Today the California Supreme Court ruled that children can have two moms. Liberty Counsel filed amicus briefs in all three of today’s cases on behalf of Kristina Sica. Liberty Counsel urged the court to protect the right of a biological mother to direct the upbringing of her children without interference from a nonparent, former same-sex partner.
In K.M. v. E.G., EG, with ova donated by KM, and inseminated by a sperm donor, gave birth to twins on December 7, 1995. KM signed the standard Consent Form for Ovum Donor, which states that she waives any claim to the children born from the donated eggs. At EG’s insistence, KM did not disclose to anyone that she was the donor. Nor did EG agree to permit KM adopt the child at birth. After the couple separated in March 2001, KM filed a petition to establish a parental relationship with the twin five-year old girls. The Supreme Court, in a 4-2 decision, found KM to be a parent. “A woman who supplies ova to be used to impregnate her lesbian partner, with the understanding that the resulting child will be raised in their joint home, cannot waive her responsibility to support that child. Nor can such a purported waiver effectively cause that woman to relinquish her parental rights.” Two of the justices filed dissenting opinions, criticizing the majority for creating new law that contradicted the plain language of the statute.

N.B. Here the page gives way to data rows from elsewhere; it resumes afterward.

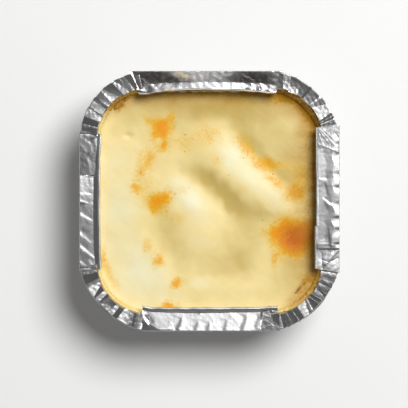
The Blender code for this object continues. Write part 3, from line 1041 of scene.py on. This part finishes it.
def outline_at(side, within, radius):
    """Points of the rounded square: `side` counts quarter turns from the east side, `within`
    runs from -1 to 1 between the middles of its two corners, at an even pace."""
    walk = within * (CORNER_CENTRE + radius * np.pi / 4)
    bend = np.clip((np.abs(walk) - CORNER_CENTRE) / radius, 0, np.pi / 4)
    out = CORNER_CENTRE + radius * np.cos(bend)
    aside = np.clip(walk, -CORNER_CENTRE, CORNER_CENTRE) + np.sign(walk) * radius * np.sin(bend)
    cosine, sine = np.cos(side * np.pi / 2), np.sin(side * np.pi / 2)
    return np.stack([out * cosine - aside * sine, out * sine + aside * cosine], -1)


def outward_from_square(plan):
    """Unit ways outwards from the centre square to points beyond it."""
    nearest = np.clip(plan, -CORNER_CENTRE, CORNER_CENTRE)
    away = plan - nearest
    return away / np.linalg.norm(away, axis=1, keepdims=True)


# Where the baked-on sauce is browned: middle, reach along and across, heading, strength.
TOASTED_PATCHES = (
    ((-38, 48), (10, 4), 30, 0.55),
    ((-43, 44), (5, 4), 45, 0.45),
    ((42, 44), (16, 5), -45, 0.75),
    ((50, 34), (8, 3), 90, 0.6),
    ((30, 51), (8, 3), 0, 0.6),
    ((45, -42), (16, 5), 45, 0.4),
    ((51, -30), (7, 3), 90, 0.35),
    ((-44, -44), (14, 4), -45, 0.22),
)


def residue_surface(corner_steps=190, side_steps=120, section_steps=12):
    """Sauce baked onto the foil just above the food: a thin lens against the wall, whose upper
    edge climbs and falls and whose face is lumpy."""
    starts, outwards, corner_share = square_path(corner_steps, side_steps)
    turn = np.linspace(0, 2 * np.pi, section_steps, endpoint=False)[:, None]
    walk = np.arange(len(starts))[None] / len(starts) * 2 * np.pi
    around_x, around_y = 55 * np.cos(walk), 55 * np.sin(walk)
    edge = starts + wall_radius(29.0) * outwards
    low = sauce_height(edge[:, 0], edge[:, 1])[None] - 0.5
    climb = 1.5 + 0.5 * ripples(around_x, around_y, 9, 31) + 0.3 * ripples(around_x, around_y, 3, 32)
    climb = climb + 3.2 * corner_share[None] ** 0.5
    climb = np.minimum(np.maximum(climb, 0.9), LEDGE_HEIGHT - 0.3 - low)
    height = low + climb * (1 + np.cos(turn)) / 2
    east_share = np.clip((edge[:, 0] + 0.4 * edge[:, 1]) / 55, 0, 1)[None]
    swell = 0.30 + (0.25 + 0.5 * east_share) * corner_share[None]
    swell = swell + 0.16 * ripples(around_x + height, around_y, 2.2, 33)
    thick = np.maximum(swell, 0.1) * np.clip(-np.sin(turn), 0, 1) * (1 - 0.8 * np.cos(turn))
    radius = wall_radius(height) - 0.12 - thick
    plan = starts[None] + radius[..., None] * outwards[None]
    points = np.concatenate([plan, height[..., None]], -1)
    faces = strip_faces(section_steps, len(starts), close_rows=True, close_columns=True)
    toast = stain_field(plan[..., 0], plan[..., 1], TOASTED_PATCHES, 0.8, 0.4, 34)
    return points.reshape(-1, 3), [faces[:, ::-1]], np.clip(toast, 0, 1)


def crust_surface(bits, columns=14, rows=9):
    """Browned bits: each an ellipsoid with a lumpy radius, sunk a little into the sauce."""
    angle = np.linspace(0, 2 * np.pi, columns, endpoint=False)[None]
    rise = np.linspace(-np.pi / 2, np.pi / 2, rows + 2)[1:-1, None]
    points, quads, caps = [], [], []
    for number, (place, size, heading) in enumerate(bits):
        lumps = 1 + 0.22 * ripples(np.cos(angle) * np.cos(rise) * 3, np.sin(angle) * 3 + rise, 2.6, 40 + number)
        body = np.stack([np.cos(angle) * np.cos(rise), np.sin(angle) * np.cos(rise), np.sin(rise) + 0 * angle], -1)
        body = np.concatenate([(body * lumps[..., None]).reshape(-1, 3), [[0, 0, -1], [0, 0, 1]]])
        body = body * size
        turn = math.radians(heading)
        east = body[:, 0] * math.cos(turn) - body[:, 1] * math.sin(turn) + place[0]
        north = body[:, 0] * math.sin(turn) + body[:, 1] * math.cos(turn) + place[1]
        ground = sauce_height(east, north)
        first = number * len(body)
        points.append(np.stack([east, north, ground + body[:, 2] + 0.15 * size[2]], -1))
        quads.append(first + strip_faces(rows, columns, close_columns=True))
        ring = first + np.arange(columns)
        caps.append(fan_faces(ring, first + rows * columns, turned=True))
        caps.append(fan_faces(ring + (rows - 1) * columns, first + rows * columns + 1))
    return np.concatenate(points), [np.concatenate(quads), np.concatenate(caps)]


# ---------------------------------------------------------------------------------------------
# Materials
# ---------------------------------------------------------------------------------------------


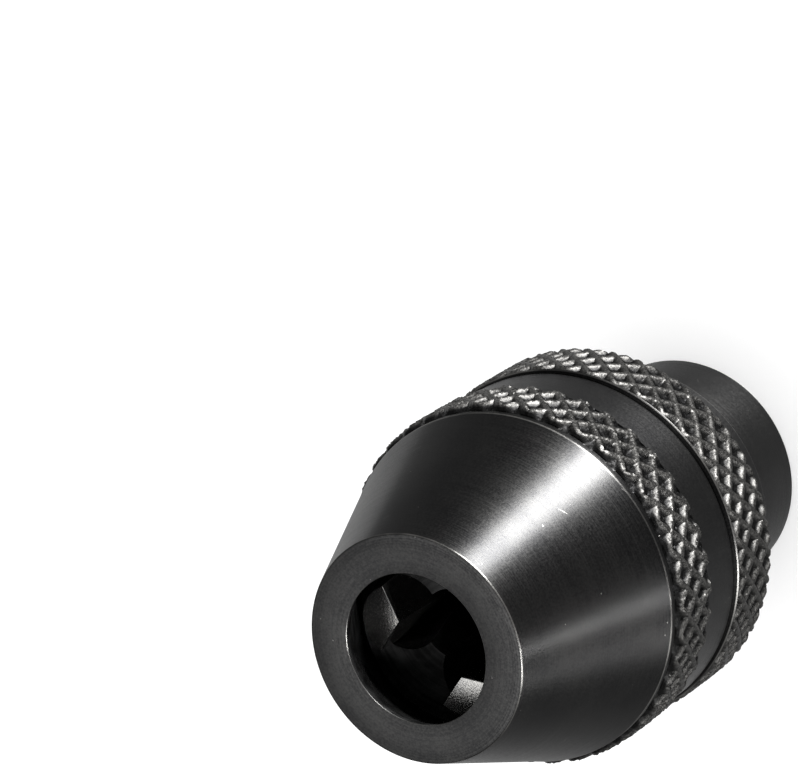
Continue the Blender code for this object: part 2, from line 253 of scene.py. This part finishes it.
def black_oxide(name, base=0.0075, rough=0.35, lines=0.35, edges=(), crest=None,
                streak=0.7, marks=0.05, pitted=0.4):
    """Turned steel under a black oxide finish: fine rings, worn edges that are also painted
    highlights, specks and scratches.

    base is the mean brightness, lines the strength of the relief, pitted the share of fine
    grain in it, streak how far a highlight is drawn out along the axis, marks the brightness
    of scratches, and crest (start radius, end radius, brightness) the lighter knurl crests,
    partly wear and partly a painted highlight that leaves the pits darker as painted shade.
    """
    material, tree, shader = node_material(name)
    links = tree.links
    coords = object_coords(tree)
    rings = turned_coords(tree, coords)
    fine = stretched_noise(tree, rings, (16000.0, 16000.0, 1.0), 2.0, 0.7)
    broad = stretched_noise(tree, rings, (1300.0, 1300.0, 1.0), 2.0, 0.5)
    cloud = even_noise(tree, coords, 260.0, 4.0)
    grain = even_noise(tree, coords, 9000.0, 2.0)

    mottled = ramp(tree, weighted_sum(tree, (cloud, 0.4), (fine, 0.2), (grain, 0.4)), 0.36, 0.64)
    dark = (base * 0.72, base * 0.72, base * 0.74)
    light = (base * 1.30, base * 1.29, base * 1.27)
    tone = mix_colours(tree, mottled, dark, light)

    bright = maths(tree, "MULTIPLY", specks(tree, coords), 0.13)
    scratched = maths(tree, "MULTIPLY", scratches(tree, coords), marks)
    bright = maths(tree, "MAXIMUM", bright, scratched)
    # Edges mixed towards bare steel: partly real wear, partly a painted highlight along each
    # listed edge
    if edges:
        patchy = ramp(tree, cloud, 0.38, 0.62, 0.25, 1.0)
        rim = maths(tree, "MULTIPLY", circle_mask(tree, rings, edges), patchy)
        bright = maths(tree, "MAXIMUM", bright, maths(tree, "MULTIPLY", rim, EDGE_WEAR_AND_HIGHLIGHT))
    # Knurl crests mixed towards bare steel: partly real wear, partly a painted highlight on the
    # ridge tops that leaves the pits darker as painted shade
    if crest:
        radius = split_xyz(tree, rings)["X"]
        top = ramp(tree, radius, crest[0] * MM, crest[1] * MM)
        sparkle = ramp(tree, grain, 0.35, 0.65, 0.3, 1.0)
        crest_wear_and_pit_shade = maths(tree, "MULTIPLY", top, maths(tree, "MULTIPLY", sparkle, crest[2]))
        bright = maths(tree, "MAXIMUM", bright, crest_wear_and_pit_shade)
    links.new(mix_colours(tree, bright, tone, WORN_STEEL_AND_HIGHLIGHT), shader.inputs["Base Color"])

    texture = weighted_sum(tree, (fine, 0.6), (grain, 0.4))
    roughness = ramp(tree, texture, 0.3, 0.7, rough * 0.85, rough * 1.2)
    links.new(roughness, shader.inputs["Roughness"])
    shader.inputs["Metallic"].default_value = 1.0
    shader.inputs["Specular Tint"].default_value = (EDGE_TINT, EDGE_TINT, EDGE_TINT, 1.0)
    shader.inputs["Anisotropic"].default_value = streak
    shader.inputs["Anisotropic Rotation"].default_value = 0.25
    tangent = add_node(tree, "ShaderNodeTangent", direction_type="RADIAL", axis="Z")
    links.new(tangent.outputs[0], shader.inputs["Tangent"])

    height = weighted_sum(tree, (fine, 0.5), (broad, 0.15), (grain, pitted))
    add_bump(tree, shader, height, lines, 0.01 * MM)
    return material


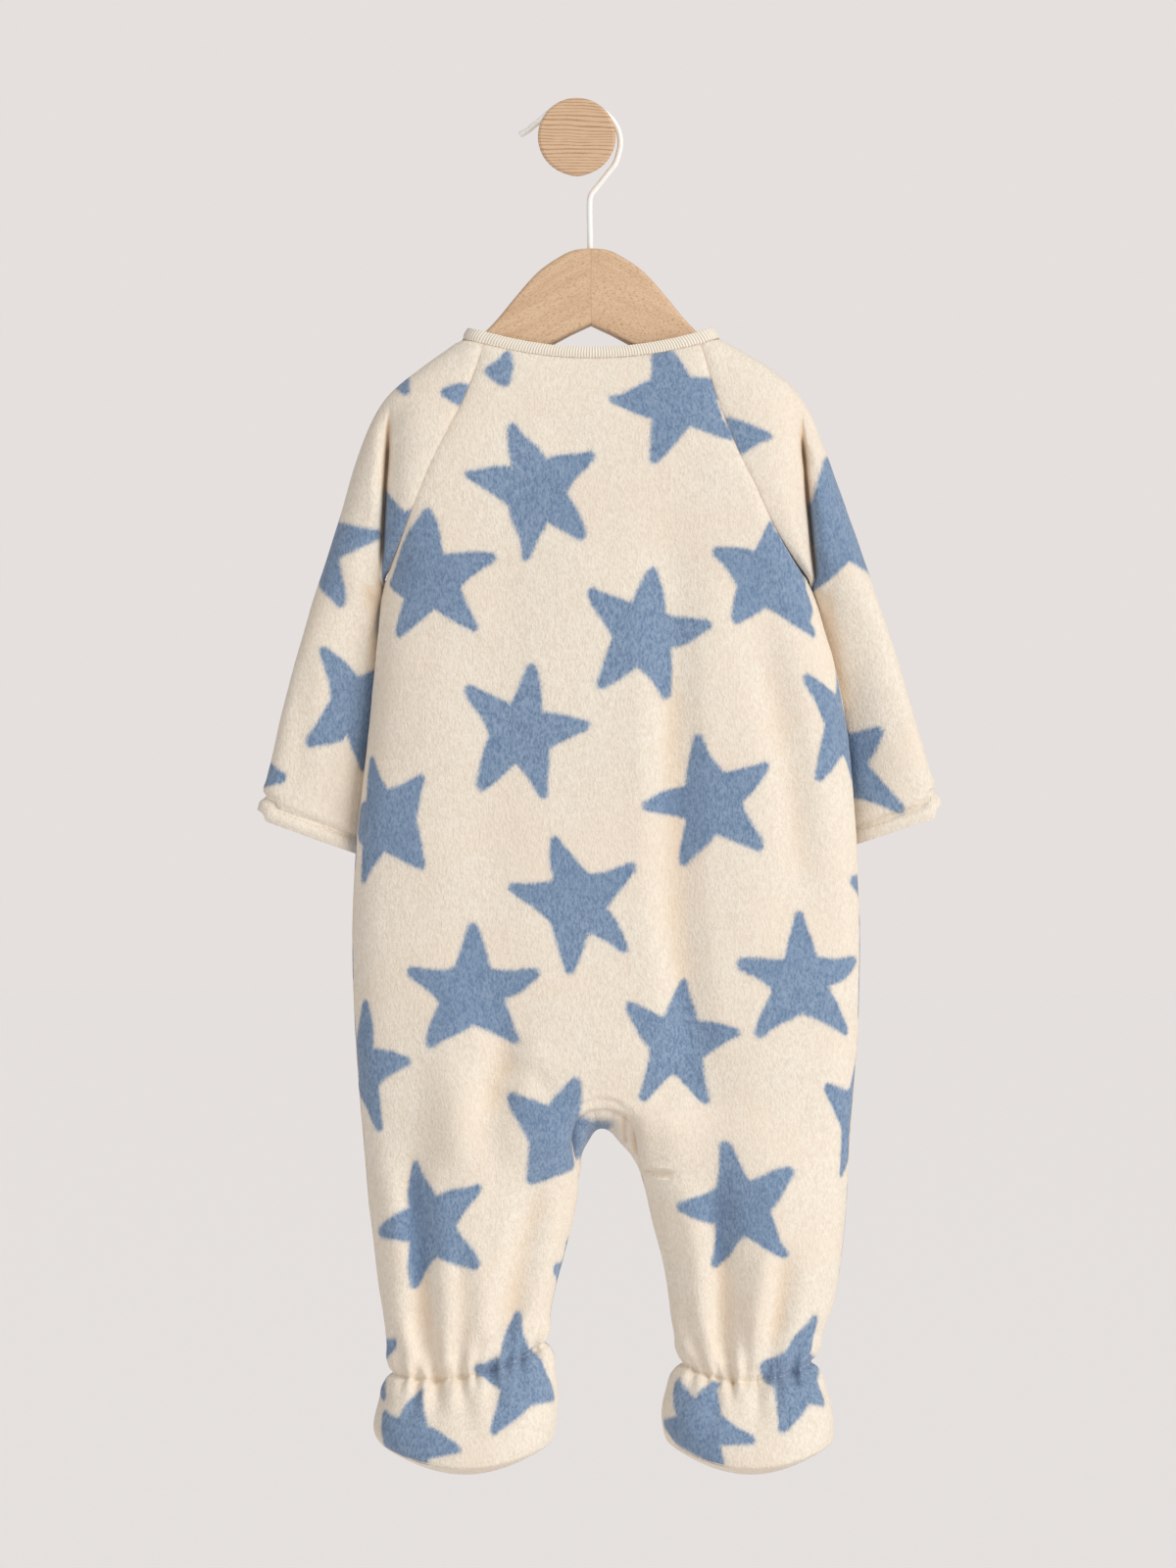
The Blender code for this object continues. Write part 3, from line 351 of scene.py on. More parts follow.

In Elisa B. v. Emily B., the Supreme Court adopted an “intent test” for determining parentage, concluding that a woman who agreed to raise children with her lesbian partner, supported her partner’s insemination, and received the resulting twin children into her home and held them out as her own, is considered a parent under the Uniform Parentage Act. As a result, Elisa B, as the non-biological partner, could not disclaim responsibility to financially support the children. The Court explained that there is no “reason why both parents of a child cannot be women.”
In Kristine H. v. Lisa R., the biological mother, while seven months pregnant, and the lesbian partner had obtained from the Superior Court a judgment declaring both of them parents of the unborn child. Two years after the child was born, the biological mother filed a petition to set aside the previous judgment. The lesbian partner filed a separate action for custody of the child. The California Supreme Court refused to invalidate the agreement. In this case, like the two companion cases, the Supreme Court explained that in California, a child can have two moms.
Today’s ruling defies logic and common sense. By saying that children can have two moms, the court has undermined the family. This ruling establishes a policy that essentially says moms and dads are mere surplus. Thousands of studies conclude that children need moms and dads, not two moms and two dads, but one of each. Gender does matter to children. Today’s ruling underscores the importance of amending California’s constitution to preserve marriage as one man and one woman. The people of California will not put up with such nonsense.